Powney is also a great supporter of the resale and rental markets, which encourage a cyclical approach to fashion. “You don’t need to buy new things all the time,” she says. “There are some incredible platforms for both adults and children, from Vestiaire Collective to Dotte, which have some amazing finds at reasonable prices.”
While there’s a certain level of responsibility that lies with the individual to make better choices, ultimately the real change comes from the powerhouses leading the fashion industry. “Our hope is to use the film as a starting point for a discussion on the very long road to creating change within the industry,” Powney says. “I’m fully aware that one film isn’t going to change an entire industry, but I hope the work we are doing with the film will encourage that change.”
In order for fashion to operate in a more sustainable way, there needs to be greater legislation, which takes time.
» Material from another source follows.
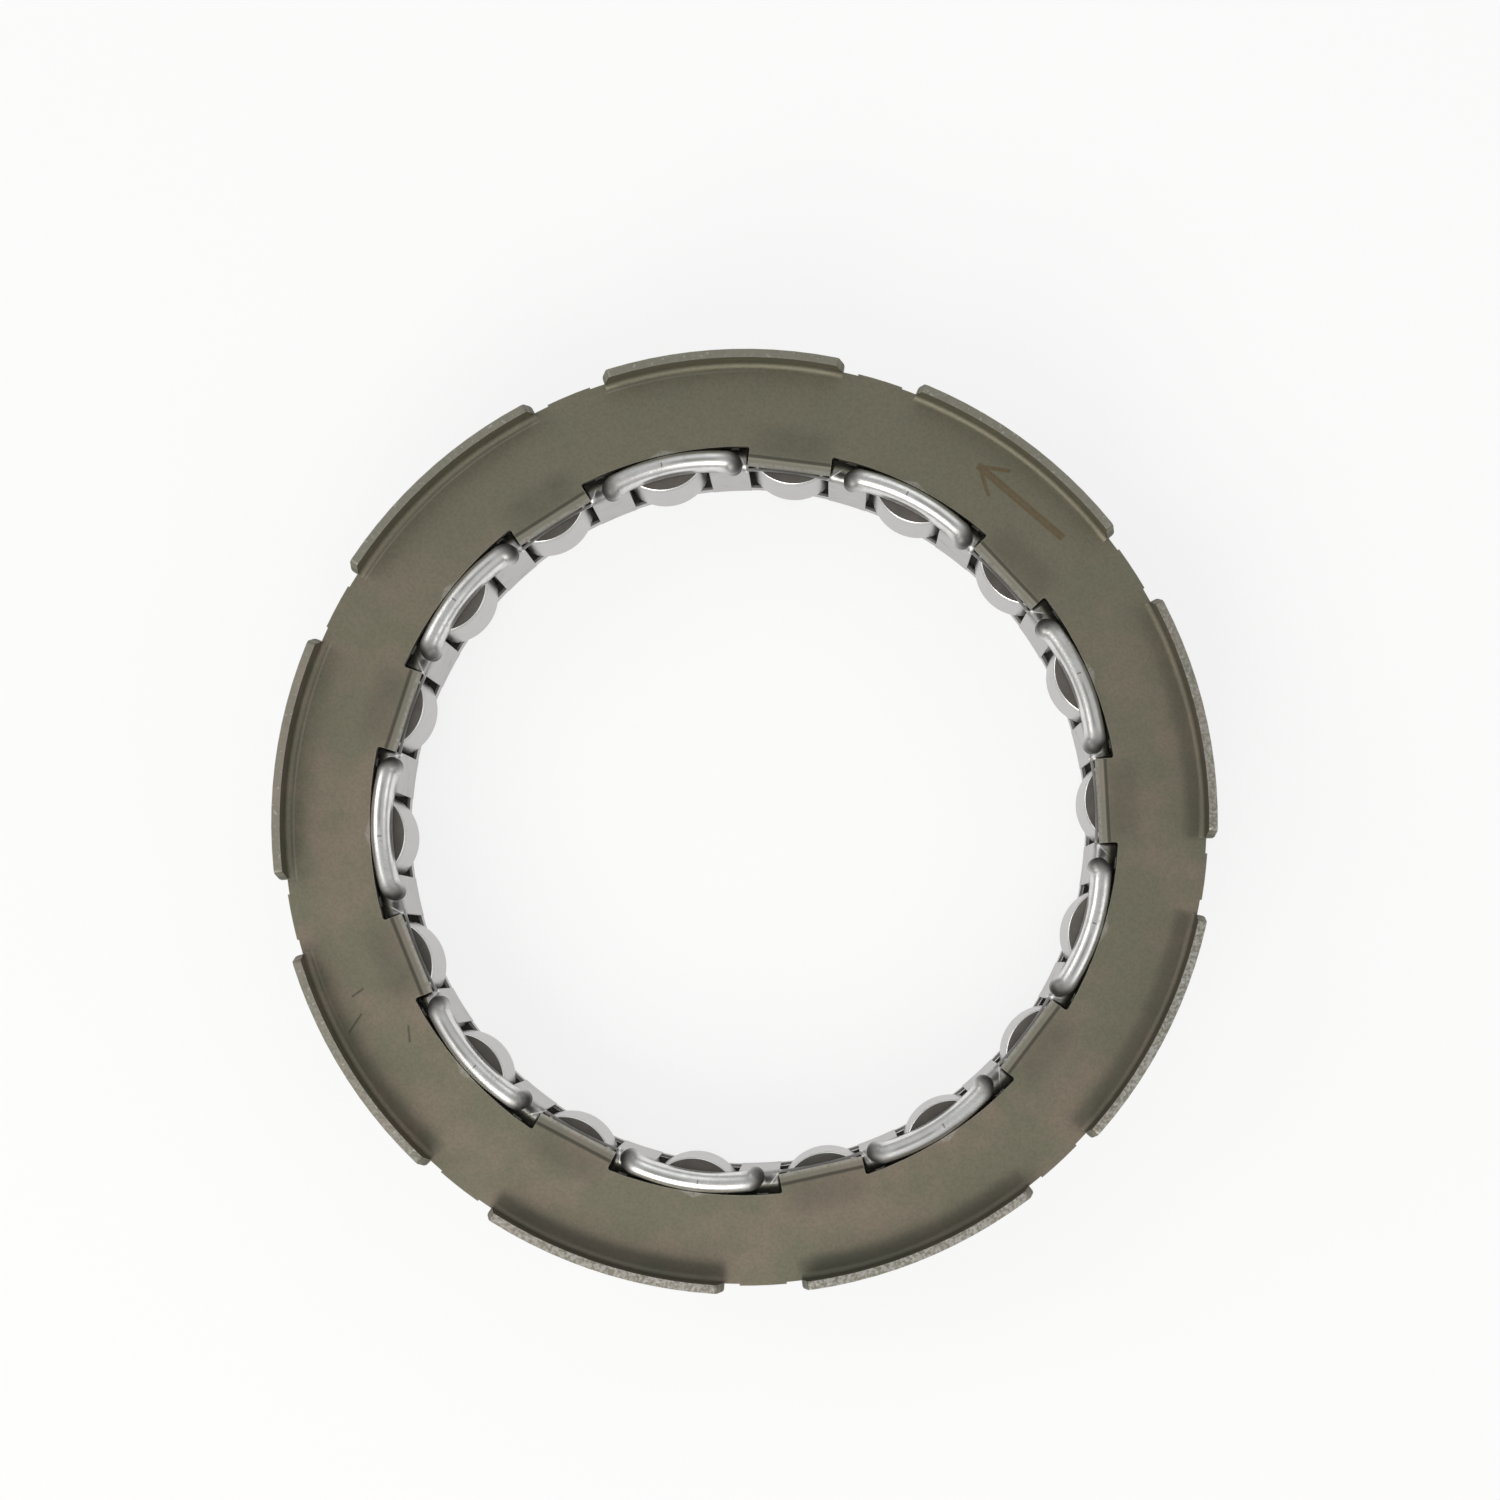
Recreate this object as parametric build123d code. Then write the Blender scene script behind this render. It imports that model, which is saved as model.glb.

For now, it’s up to the brands themselves to self-regulate and do their bit to help the planet. “Brands need to look at their entire supply chain from beginning to end, which is not an easy job and takes time and money to do,” Powney says. “There’s no handbook on how to make a brand sustainable.”
At a time of overwhelming newsfeeds, scary statistics and an uncertain future, how does she stay hopeful? “It really isn’t easy to always stay positive, the issues are huge and I do have bleak days when I feel like we are not making any difference at all, and we are definitely not moving fast enough,” she says. “However, as a mother of two small children, I have to be hopeful, I have to strive to ensure they will have a safe and happy future. When I doubt myself, I always refer back to my favourite quote: ‘I always wondered why someone didn’t do something about that, then I realised I was somebody’.”